*JSON records of objects:*
○ ○ ○ ○

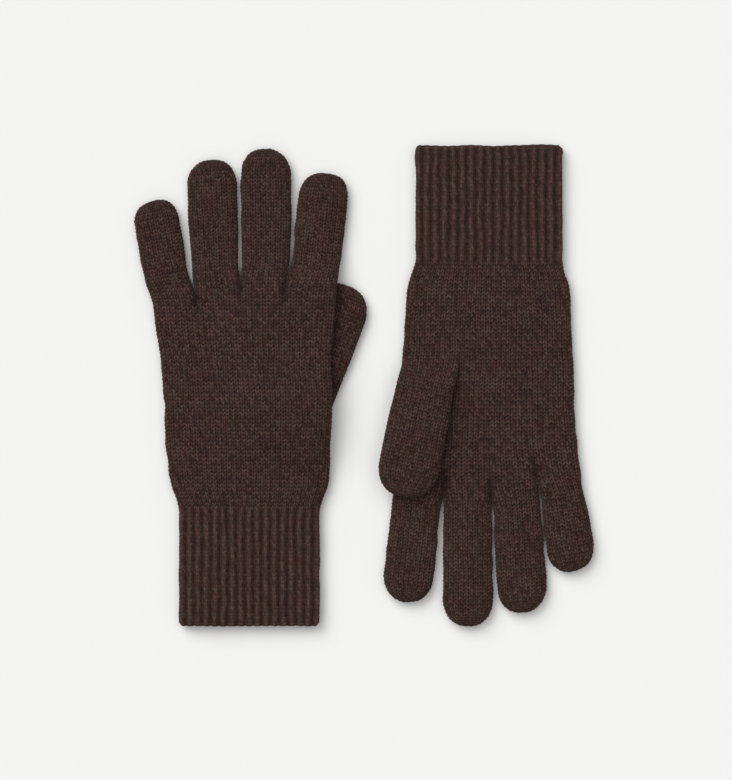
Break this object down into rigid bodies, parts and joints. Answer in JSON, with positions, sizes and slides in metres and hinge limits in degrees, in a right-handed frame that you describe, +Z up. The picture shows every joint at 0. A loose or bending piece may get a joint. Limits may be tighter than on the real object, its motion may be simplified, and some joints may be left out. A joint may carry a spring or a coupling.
{
  "type": "pair of knitted gloves",
  "caption": "Pair of full-fingered knitted gloves with long ribbed cuffs, lying flat, one back up and one palm up, whose digits and cuffs bend.",
  "frame": {"origin": "on the surface that the gloves lie on, under the middle of the pair's bounding box", "axes": "+Z up from that surface, +Y from the left glove's cuff to its fingertips, +X from the left glove to the right glove"},
  "size_m": [0.2404, 0.252, 0.0184],
  "materials": {
    "jersey_knit": "matte, softly hairy brown wool in plain stocking stitch",
    "rib_knit": "matte, softly hairy brown wool in single rib"
  },
  "bodies": {
    "left_hand": {"left_hand": "jersey_knit"},
    "left_cuff": {"left_cuff": "rib_knit"},
    "left_thumb": {"left_thumb": "jersey_knit"},
    "left_index_finger": {"left_index_finger": "jersey_knit"},
    "left_middle_finger": {"left_middle_finger": "jersey_knit"},
    "left_ring_finger": {"left_ring_finger": "jersey_knit"},
    "left_little_finger": {"left_little_finger": "jersey_knit"},
    "right_hand": {"right_hand": "jersey_knit"},
    "right_cuff": {"right_cuff": "rib_knit"},
    "right_thumb": {"right_thumb": "jersey_knit"},
    "right_index_finger": {"right_index_finger": "jersey_knit"},
    "right_middle_finger": {"right_middle_finger": "jersey_knit"},
    "right_ring_finger": {"right_ring_finger": "jersey_knit"},
    "right_little_finger": {"right_little_finger": "jersey_knit"}
  },
  "joints": [
    {"name": "left_wrist_bend", "type": "hinge", "parent": "left_hand", "child": "left_cuff", "pos_m": [-0.0603, -0.0625, 0.0045], "axis": [-1, 0, 0], "range_deg": [0, 50]},
    {"name": "left_thumb_swing", "type": "hinge", "parent": "left_hand", "child": "left_thumb", "pos_m": [-0.03199, -0.009, 0.0045], "axis": [0, 0, -1], "range_deg": [0, 15]},
    {"name": "left_index_finger_bend", "type": "hinge", "parent": "left_hand", "child": "left_index_finger", "pos_m": [-0.02584, 0.06, 0.0045], "axis": [0.9943, -0.1063, 0], "range_deg": [0, 60]},
    {"name": "left_middle_finger_bend", "type": "hinge", "parent": "left_hand", "child": "left_middle_finger", "pos_m": [-0.0517, 0.06, 0.0045], "axis": [1, 0, 0], "range_deg": [0, 60]},
    {"name": "left_ring_finger_bend", "type": "hinge", "parent": "left_hand", "child": "left_ring_finger", "pos_m": [-0.0772, 0.06, 0.0045], "axis": [0.9984, 0.0558, 0], "range_deg": [0, 60]},
    {"name": "left_little_finger_bend", "type": "hinge", "parent": "left_hand", "child": "left_little_finger", "pos_m": [-0.10199, 0.051, 0.0045], "axis": [0.9829, 0.1839, 0], "range_deg": [0, 60]},
    {"name": "right_wrist_bend", "type": "hinge", "parent": "right_hand", "child": "right_cuff", "pos_m": [0.0656, 0.0625, 0.0045], "axis": [1, 0, 0], "range_deg": [0, 50]},
    {"name": "right_thumb_swing", "type": "hinge", "parent": "right_hand", "child": "right_thumb", "pos_m": [0.03293, 0.007, 0.0092], "axis": [-0.9829, 0.1839, 0], "range_deg": [0, 70]},
    {"name": "right_index_finger_bend", "type": "hinge", "parent": "right_hand", "child": "right_index_finger", "pos_m": [0.02694, -0.064, 0.0045], "axis": [-0.9956, 0.0941, 0], "range_deg": [0, 75]},
    {"name": "right_middle_finger_bend", "type": "hinge", "parent": "right_hand", "child": "right_middle_finger", "pos_m": [0.0542, -0.064, 0.0045], "axis": [-1, 0, 0], "range_deg": [0, 75]},
    {"name": "right_ring_finger_bend", "type": "hinge", "parent": "right_hand", "child": "right_ring_finger", "pos_m": [0.08029, -0.064, 0.0045], "axis": [-0.998, -0.0628, 0], "range_deg": [0, 75]},
    {"name": "right_little_finger_bend", "type": "hinge", "parent": "right_hand", "child": "right_little_finger", "pos_m": [0.10328, -0.055, 0.0045], "axis": [-0.988, -0.1547, 0], "range_deg": [0, 75]},
    {"name": "right_glove_lift", "type": "slide", "parent": "left_hand", "child": "right_hand", "axis": [0, 0, 1], "range_m": [0, 0.06]}
  ]
}
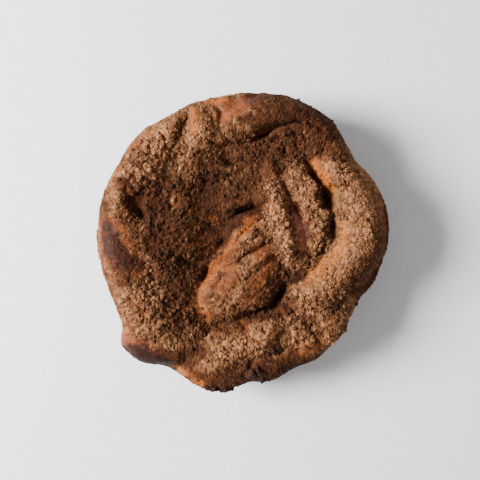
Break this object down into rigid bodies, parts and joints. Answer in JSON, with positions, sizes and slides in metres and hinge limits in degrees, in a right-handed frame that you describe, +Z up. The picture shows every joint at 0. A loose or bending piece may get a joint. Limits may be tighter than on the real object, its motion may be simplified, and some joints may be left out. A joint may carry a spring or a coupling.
{
  "type": "apple babka",
  "caption": "Round apple babka: twisted ropes of filled dough baked together into one loaf, with a streusel crumb top and a flat base.",
  "frame": {"origin": "middle of the flat base that the loaf rests on", "axes": "+Z up out of the crumb-covered top; +Y towards the back of the loaf, which is the top edge of the picture; +X to its right"},
  "size_m": [0.2058, 0.213, 0.0634],
  "materials": {
    "baked_dough": "brown baked crust, satin where bare, dull and rough under streusel crumbs"
  },
  "bodies": {
    "root": {"babka": "baked_dough"}
  },
  "joints": []
}
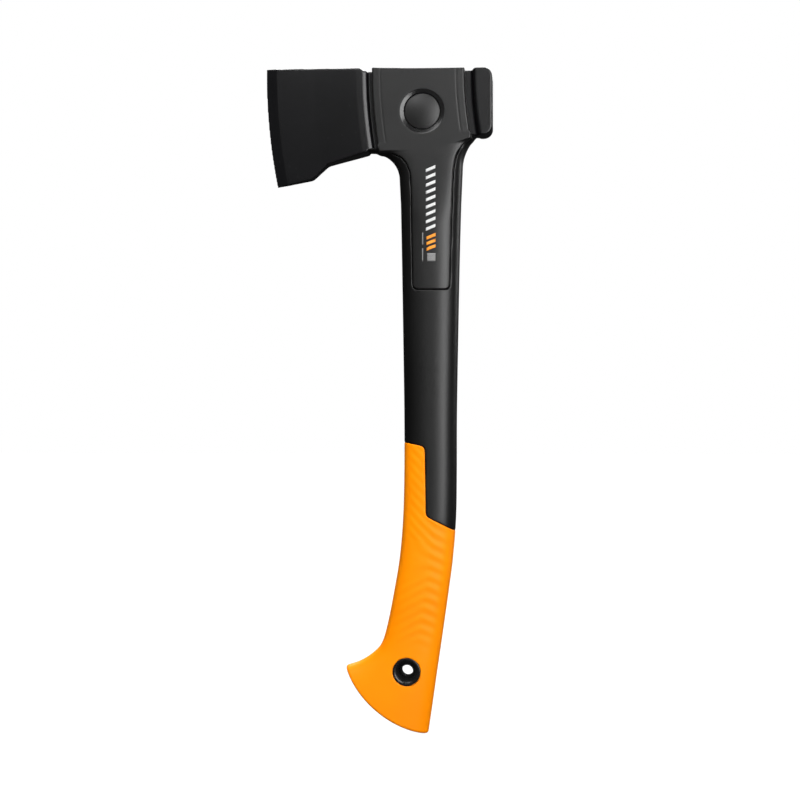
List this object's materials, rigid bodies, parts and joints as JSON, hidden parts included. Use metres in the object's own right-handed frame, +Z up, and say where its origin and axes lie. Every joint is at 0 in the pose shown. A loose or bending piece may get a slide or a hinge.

○ ○ ○ ○

*THE TASK:*
Pick out the lines above containing the word "axes", then copy them.

*REPLY:*
  "frame": {"origin": "on the surface that the gloves lie on, under the middle of the pair's bounding box", "axes": "+Z up from that surface, +Y from the left glove's cuff to its fingertips, +X from the left glove to the right glove"},
  "frame": {"origin": "middle of the flat base that the loaf rests on", "axes": "+Z up out of the crumb-covered top; +Y towards the back of the loaf, which is the top edge of the picture; +X to its right"},
List this object's materials, rigid bodies, parts and joints as JSON, hidden parts included. Use metres in the object's own right-handed frame, +Z up, and say where its origin and axes lie. Every joint is at 0 in the pose shown. A loose or bending piece may get a slide or a hinge.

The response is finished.